En aquellos días y en esas circunstancias, yo iba directamente a las cárceles. Una mañana, en el Convento de la Plaza del Conde de Toreno, donde se hallaba instalada provisionalmente la cárcel de mujeres, se me acercó, temblorosa, una de las funcionarias de prisiones diciendo entrecortadamente «¡Dios nos lo envía, suba Ud. a mi despacho!». Al poco rato subí, sin llamar la atención. Entonces me contó en el colmo de la excitación «La noche pasada, hacia las doce se presentaron unos cuantos comunistas o anarquistas, con una lista de las diecisiete mujeres más importantes de la prisión, que tenían que llevarse para que prestaran declaración ante un tribunal». Esa era la fórmula clásica de emprender el «paseo» nocturno. La prisión tenía una guardia de milicianos en las estancias exteriores. Dentro, había, para la vigilancia, ocho milicianas armadas con pistolas. Al querer éstas llevarse a las diecisiete mujeres, se encontraron con que el largo corredor, a donde daban las celdas del convento, lo llenaban unas mil doscientas mujeres que a la sazón se hallaban presas.
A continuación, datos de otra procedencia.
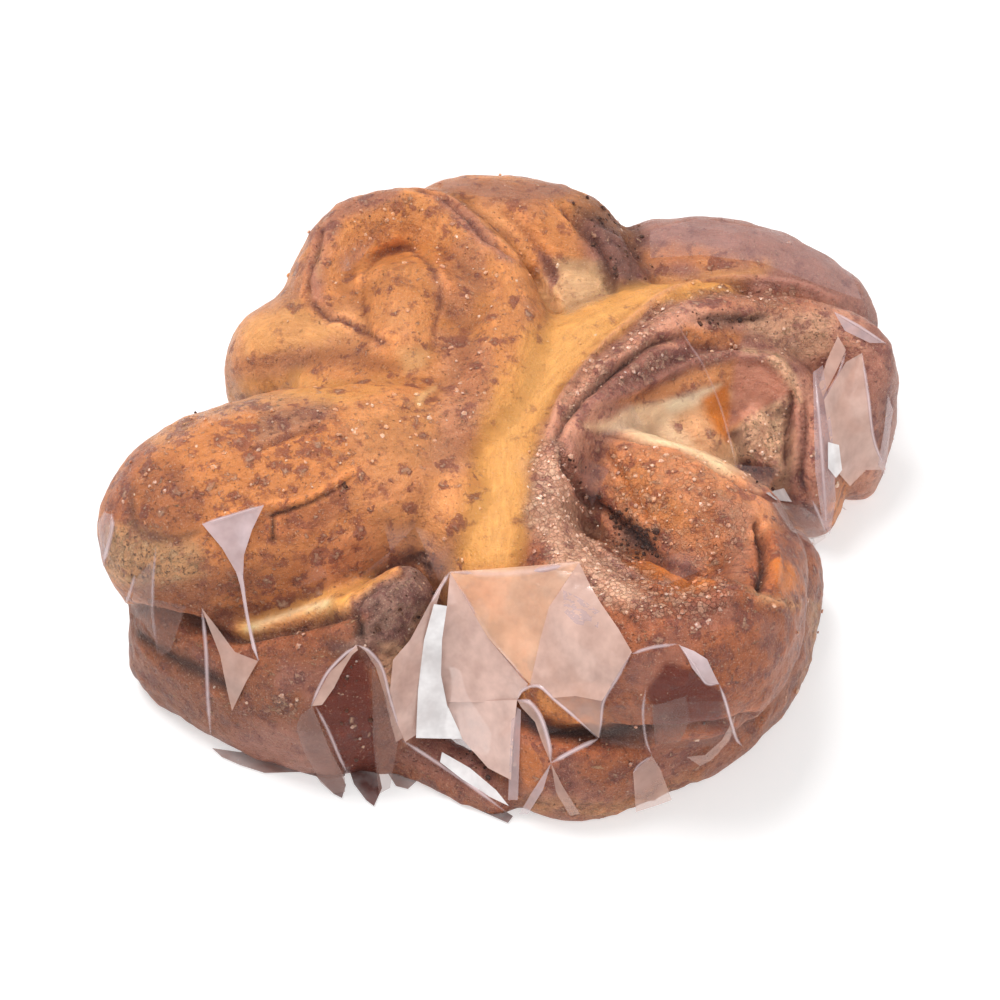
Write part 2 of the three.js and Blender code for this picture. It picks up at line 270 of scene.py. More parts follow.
# ---------------------------------------------------------------- colour, drawn over the photograph's frame
# Name: colour, strength, softness in pixels, and the outline in pixels.
PATCHES = {
    "strip": ("pale_gold", 0.95, 18, [
        (455, 565), (462, 520), (475, 470), (478, 430), (490, 395), (505, 370), (520, 335), (560, 316),
        (600, 298), (650, 283), (700, 274), (760, 273), (700, 284), (650, 303), (610, 334), (580, 367),
        (560, 397), (545, 427), (530, 460), (522, 500), (520, 565)]),
    "strip_light": ("light_gold", 0.7, 12, [
        (482, 555), (490, 480), (500, 430), (520, 385), (550, 345), (600, 312), (640, 300), (600, 340),
        (560, 385), (535, 420), (515, 480), (508, 555)]),
    "strip_foot": ("peach", 0.7, 8, [
        (450, 575), (520, 570), (560, 600), (520, 700), (470, 740), (445, 660)]),
    "strip_drops": ("amber", 0.7, 6, [
        (452, 580), (512, 578), (504, 600), (512, 620), (482, 612), (466, 600)]),
    # The ear's pale floor: pale dough, painted lighter as painted light where the rim shades it.
    "valley": ("cream_and_painted_light", 0.95, 6, [
        (588, 427), (640, 404), (690, 396), (735, 392), (738, 430), (742, 475), (715, 466), (690, 452),
        (650, 440), (600, 433)]),
    "valley_shade": ("bright_tan", 0.8, 6, [
        (620, 402), (650, 388), (690, 371), (735, 362), (738, 385), (700, 392), (650, 402)]),
    "valley_right": ("peach", 0.75, 8, [(672, 420), (700, 402), (735, 420), (742, 470), (700, 452)]),
    "valley_amber": ("amber", 0.95, 6, [(698, 396), (728, 386), (742, 420), (734, 448), (716, 432)]),
    # Painted highlight on the ear's pale floor.
    "valley_painted_sheen": ("painted_sheen", 0.7, 5, [(664, 404), (690, 390), (722, 384), (700, 402), (672, 412)]),
    # Painted reflection of a smooth facet of the film, where the film lies wet on the crust.
    "painted_film_reflection": ("painted_rosy_reflection", 0.9, 4, [
        (735, 362), (765, 362), (785, 380), (792, 393), (770, 402), (742, 420), (728, 430), (733, 398)]),
    "torn_wall": ("sandy", 0.9, 5, [
        (730, 430), (790, 396), (787, 440), (785, 476), (760, 490), (738, 474)]),
    "torn_dark": ("purple_brown", 0.6, 8, [(738, 462), (760, 452), (785, 470), (775, 490), (752, 488)]),
    "ear_right": ("mauve_brown", 0.7, 6, [(795, 380), (822, 360), (835, 430), (828, 520), (795, 500)]),
    "inner_dark": ("purple_brown", 0.95, 3, [
        (572, 414), (600, 384), (625, 366), (650, 346), (690, 346), (735, 350), (740, 358), (690, 367),
        (640, 388), (596, 404), (580, 425)]),
    "rim_slope": ("mauve_brown", 0.85, 5, [
        (548, 428), (562, 400), (585, 370), (615, 340), (650, 308), (672, 302), (680, 332), (650, 340),
        (620, 360), (590, 385), (565, 415)]),
    "rim_groove": ("burnt", 0.25, 5, [
        (554, 440), (572, 404), (600, 378), (628, 358), (655, 338), (700, 335), (660, 346), (625, 366),
        (585, 400), (562, 436)]),
    "orange_layer": ("orange", 0.8, 5, [(684, 328), (720, 328), (745, 333), (735, 347), (690, 345)]),
    "rim_tan": ("sandy", 0.55, 8, [
        (740, 300), (790, 305), (830, 320), (835, 355), (800, 360), (770, 342), (745, 330)]),
    "rim_top": ("red_brown", 0.6, 8, [
        (690, 290), (745, 282), (800, 290), (835, 305), (790, 312), (700, 312)]),
    "burnt_slit": ("burnt", 0.7, 5, [
        (700, 314), (735, 311), (768, 314), (762, 322), (722, 328), (706, 324)]),
    "sandy_edge": ("sandy", 0.85, 4, [
        (742, 345), (778, 352), (796, 375), (800, 402), (792, 395), (782, 376), (762, 358), (740, 354)]),
    "ear_foot": ("purple_brown", 0.9, 5, [
        (768, 496), (800, 500), (825, 514), (830, 540), (812, 556), (786, 534)]),
    "rim_wall": ("purple_brown", 0.8, 8, [(860, 310), (905, 330), (905, 450), (880, 470), (862, 380)]),
    "leaf_light": ("orange", 0.8, 14, [
        (612, 450), (650, 470), (700, 520), (690, 545), (650, 520), (622, 490)]),
    "leaf_dark": ("red_brown", 0.5, 12, [(700, 470), (745, 520), (745, 575), (705, 560), (690, 510)]),
    "leaf_tip": ("mauve_brown", 0.5, 8, [(720, 500), (752, 510), (750, 560), (738, 590), (728, 540)]),
    "pocket_dark": ("purple_brown", 0.6, 8, [
        (552, 438), (575, 440), (592, 480), (605, 510), (650, 545), (650, 556), (610, 540), (575, 500)]),
    "burnt_crumbs": ("burnt", 0.8, 7, [
        (612, 518), (630, 518), (650, 532), (655, 548), (638, 554), (618, 540)]),
    "amber_crescent": ("amber", 0.6, 7, [
        (632, 550), (660, 560), (700, 584), (716, 592), (680, 594), (648, 580), (626, 562)]),
    "slit_yellow": ("amber", 0.7, 7, [(770, 560), (794, 566), (800, 590), (776, 598)]),
    "slit_dark": ("burnt", 0.9, 3, [
        (755, 520), (762, 545), (766, 570), (762, 594), (754, 592), (758, 560)]),
    # The sugared slope of the front wrap, painted lighter as painted light.
    "wrap_slope": ("mauve_and_painted_light", 0.8, 12, [
        (530, 460), (555, 450), (575, 500), (610, 560), (650, 600), (600, 600), (550, 560), (528, 520)]),
    "wrap_sandy": ("olive", 0.7, 5, [(740, 588), (800, 604), (792, 612), (760, 604)]),
    "wrap_orange": ("red_brown", 0.5, 14, [(620, 610), (680, 612), (700, 640), (640, 640)]),
    "wrap_right": ("olive", 0.6, 6, [
        (812, 600), (826, 600), (822, 640), (806, 690), (798, 690), (812, 640)]),
    "window_left": ("orange", 0.85, 3, [
        (134, 484), (136, 525), (150, 536), (163, 539), (199, 534), (204, 522), (264, 506), (296, 506),
        (332, 489), (359, 470), (350, 440), (260, 415), (190, 410), (150, 450)]),
    "window_dark": ("brown", 0.6, 10, [
        (134, 484), (150, 455), (180, 460), (205, 500), (200, 530), (152, 536), (137, 526)]),
    "lobe_end": ("red_brown", 0.8, 6, [
        (97, 540), (103, 508), (112, 485), (128, 458), (146, 440), (152, 450), (137, 482), (135, 526),
        (122, 562), (104, 580)]),
    "lobe_back": ("olive", 0.5, 8, [
        (150, 440), (190, 402), (235, 388), (300, 388), (345, 398), (300, 406), (240, 414), (200, 418),
        (166, 444)]),
    "window_low": ("roll_brown", 0.3, 10, [
        (136, 486), (160, 462), (200, 490), (215, 515), (200, 530), (163, 537), (138, 524)]),
    "olive_flank": ("olive", 0.9, 8, [
        (104, 520), (134, 528), (165, 542), (200, 538), (205, 575), (170, 590), (130, 590), (108, 570)]),
    "flank_dark": ("roll_brown", 0.7, 8, [(120, 585), (200, 580), (260, 570), (250, 620), (150, 612)]),
    "flank_rough": ("red_brown", 0.6, 6, [(250, 518), (335, 496), (355, 490), (310, 540), (255, 545)]),
    "flank_orange": ("red_orange", 0.6, 14, [(300, 560), (360, 520), (430, 545), (400, 570), (330, 598)]),
    "core_orange": ("bright_tan", 0.9, 18, [(360, 500), (400, 470), (455, 465), (455, 560), (400, 555)]),
    "core_red": ("red_orange", 0.5, 12, [(362, 462), (420, 450), (440, 468), (400, 500), (365, 510)]),
    "core_brown": ("red_brown", 0.35, 10, [(400, 430), (470, 405), (480, 440), (440, 455)]),
    "core_light": ("bright_tan", 0.8, 14, [
        (345, 400), (420, 400), (445, 425), (440, 470), (380, 482), (352, 445)]),
    "core_mottle": ("mauve_brown", 0.45, 12, [
        (440, 330), (490, 340), (486, 400), (462, 470), (425, 470), (440, 400)]),
    "core_back": ("red_brown", 0.5, 14, [(455, 340), (490, 350), (490, 400), (455, 400)]),
    "lobe_fold": ("grey_brown", 0.6, 6, [(260, 415), (330, 400), (335, 418), (290, 432), (255, 448)]),
    "peach_bottom": ("pale_gold", 0.6, 8, [
        (245, 380), (300, 372), (350, 385), (400, 385), (345, 400), (250, 392)]),
    "curl_amber": ("amber", 0.35, 12, [
        (365, 250), (400, 235), (450, 255), (455, 290), (430, 262), (385, 262)]),
    "curl_light": ("peach", 0.5, 12, [(375, 320), (400, 300), (420, 330), (430, 375), (400, 350)]),
    "curl_crumb": ("cream", 0.5, 8, [(400, 350), (428, 352), (425, 368), (408, 372)]),
    "pale_crumb": ("cream", 0.9, 3, [(416, 400), (438, 384), (434, 394), (420, 404)]),
    "curl_rim_left": ("purple_brown", 0.75, 7, [
        (306, 300), (301, 262), (312, 228), (340, 205), (400, 186), (400, 198), (345, 220), (326, 250),
        (325, 290), (334, 312)]),
    "small_lobe_light": ("light_gold", 0.5, 9, [
        (240, 330), (290, 300), (340, 330), (300, 350), (250, 352)]),
    "small_lobe_brown": ("brown", 0.5, 5, [
        (232, 358), (300, 352), (360, 348), (400, 370), (350, 368), (300, 364), (236, 370)]),
    "curl_rim_pale": ("olive", 0.8, 3, [(312, 250), (320, 245), (320, 275), (316, 280)]),
    "curl_rim_back": ("purple_brown", 0.8, 6, [
        (410, 186), (445, 192), (475, 212), (500, 245), (520, 262), (500, 258), (470, 232), (440, 205)]),
    "back_orange": ("bright_tan", 0.8, 8, [(470, 195), (510, 200), (540, 240), (520, 250), (490, 225)]),
    "back_haze": ("hazy_mauve", 0.6, 8, [(415, 178), (560, 178), (575, 195), (500, 198), (450, 195)]),
    "pale_window": ("dull_cream", 0.8, 4, [(553, 258), (596, 260), (616, 290), (566, 314), (552, 288)]),
    "dark_spot": ("purple_brown", 0.85, 3, [(535, 248), (550, 256), (558, 275), (550, 292), (540, 270)]),
    "burnt_lump": ("burnt", 0.55, 8, [
        (558, 196), (600, 192), (640, 225), (652, 258), (640, 284), (614, 290), (598, 258), (580, 225)]),
    "back_right_amber": ("orange", 0.6, 8, [(640, 250), (700, 246), (760, 262), (700, 268), (645, 264)]),
    "burnt_end": ("grey_brown", 0.95, 4, [
        (354, 608), (365, 595), (395, 575), (405, 560), (425, 555), (434, 565), (428, 600), (415, 625),
        (396, 642), (370, 640)]),
    "seam_above": ("orange", 0.6, 10, [
        (215, 600), (300, 585), (395, 560), (400, 575), (345, 596), (240, 620)]),
    "seam_glow": ("pale_gold", 0.85, 7, [
        (232, 630), (260, 616), (300, 600), (345, 586), (380, 574), (396, 566), (372, 590), (340, 602),
        (290, 612)]),
    "roll_under": ("roll_brown", 0.85, 5, [
        (240, 640), (300, 625), (352, 608), (372, 615), (350, 640), (260, 660)]),
    "roll_haze": ("hazy_mauve", 0.7, 10, [
        (210, 745), (230, 728), (290, 724), (330, 735), (345, 765), (335, 800), (260, 778), (215, 760)]),
    "roll_left": ("roll_brown", 0.7, 8, [
        (130, 640), (170, 668), (232, 700), (235, 740), (200, 742), (150, 700)]),
    "torn_end": ("sandy", 0.7, 6, [(372, 640), (400, 640), (430, 605), (425, 700), (405, 745), (386, 690)]),
    "roll_light": ("red_brown", 0.25, 14, [
        (170, 600), (250, 640), (340, 625), (330, 660), (240, 660), (170, 640)]),
    # Dark amber crust with painted shade under the film's tent.
    "tent": ("deep_amber_and_shade", 0.95, 3, [
        (358, 646), (338, 668), (316, 706), (330, 740), (346, 790), (374, 800), (378, 740), (372, 680)]),
    "foot_amber": ("amber", 0.5, 8, [(520, 745), (548, 750), (545, 790), (520, 790)]),
    "foot_rough": ("olive", 0.5, 8, [
        (525, 800), (620, 802), (700, 775), (705, 790), (620, 818), (530, 816)]),
    # Dark amber crust with painted shade under the film's right tent.
    "right_tent": ("deep_amber_and_shade", 0.95, 4, [
        (664, 662), (690, 668), (722, 690), (728, 735), (652, 740), (648, 690)]),
}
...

Éstas ya habían oído hablar de las intenciones de los milicianos recién llegados y se negaban a dejar paso a las milicianas. A las diecisiete mujeres en peligro las tenían en el centro del grupo que formaban, y era imposible llegar a ellas a través de aquella muralla humana. Hasta las tres de la madrugada intentaron aquellos tipos, con toda clase de amenazas, arrancar de allí a sus víctimas pero, en vista de la invencible resistencia de aquellas mujeres presas, tuvieron que alejarse sin conseguir lo que se proponían, pero dejando a las milicianas la orden de llevar a cabo en el momento oportuno el crimen que a ellos les había fallado. Las milicianas tendrían, pues, que matar con sus pistolas, en la noche siguiente, a esas diecisiete mujeres, en la propia cárcel y ya las habían aislado al efecto, muy temprano, encerrándolas en una celda en la que a ellas no se les podía impedir la entrada.